Extract each line of the data and write it out again exactly.

********************

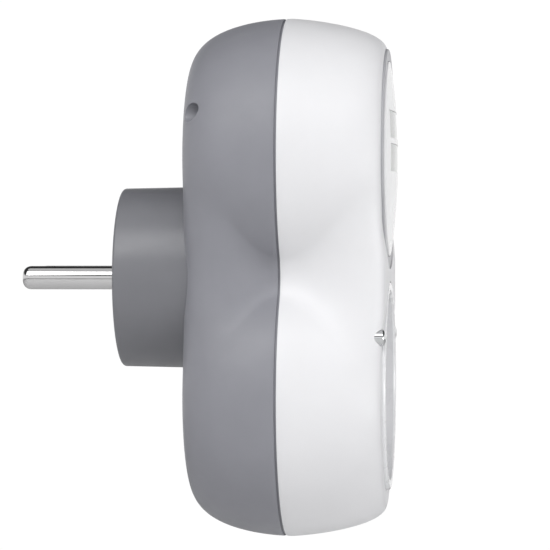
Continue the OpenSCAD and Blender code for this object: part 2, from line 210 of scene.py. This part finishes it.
# ---------------------------------------------------------------- mesh helpers
def link(name, verts, faces, material, sharp=35.0):
    me = bpy.data.meshes.new(name)
    me.from_pydata([tuple(v) for v in verts], [], faces)
    me.validate()
    me.materials.append(material)
    ob = bpy.data.objects.new(name, me)
    bpy.context.scene.collection.objects.link(ob)
    soften(ob, sharp)
    return ob


def soften(ob, sharp=35.0):
    """Smooth shading, with edges over the angle kept sharp."""
    bm = bmesh.new()
    bm.from_mesh(ob.data)
    bmesh.ops.recalc_face_normals(bm, faces=bm.faces)
    for f in bm.faces:
        f.smooth = True
    limit = math.radians(sharp)
    for e in bm.edges:
        e.smooth = len(e.link_faces) == 2 and e.calc_face_angle(0.0) < limit
    bm.to_mesh(ob.data)
    bm.free()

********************

# Complete output
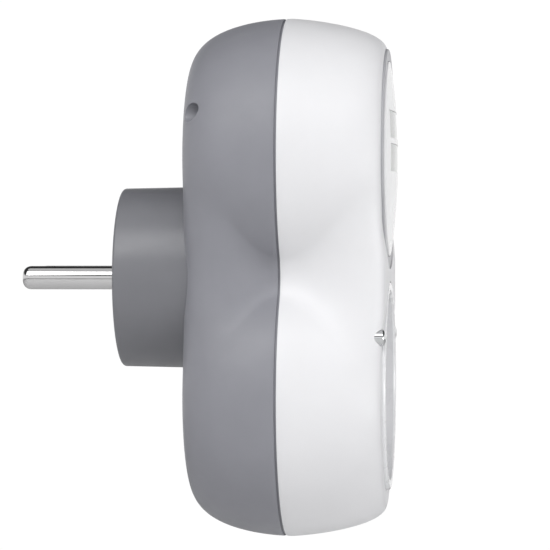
Continue the OpenSCAD and Blender code for this object: part 2, from line 210 of scene.py. This part finishes it.
# ---------------------------------------------------------------- mesh helpers
def link(name, verts, faces, material, sharp=35.0):
    me = bpy.data.meshes.new(name)
    me.from_pydata([tuple(v) for v in verts], [], faces)
    me.validate()
    me.materials.append(material)
    ob = bpy.data.objects.new(name, me)
    bpy.context.scene.collection.objects.link(ob)
    soften(ob, sharp)
    return ob


def soften(ob, sharp=35.0):
    """Smooth shading, with edges over the angle kept sharp."""
    bm = bmesh.new()
    bm.from_mesh(ob.data)
    bmesh.ops.recalc_face_normals(bm, faces=bm.faces)
    for f in bm.faces:
        f.smooth = True
    limit = math.radians(sharp)
    for e in bm.edges:
        e.smooth = len(e.link_faces) == 2 and e.calc_face_angle(0.0) < limit
    bm.to_mesh(ob.data)
    bm.free()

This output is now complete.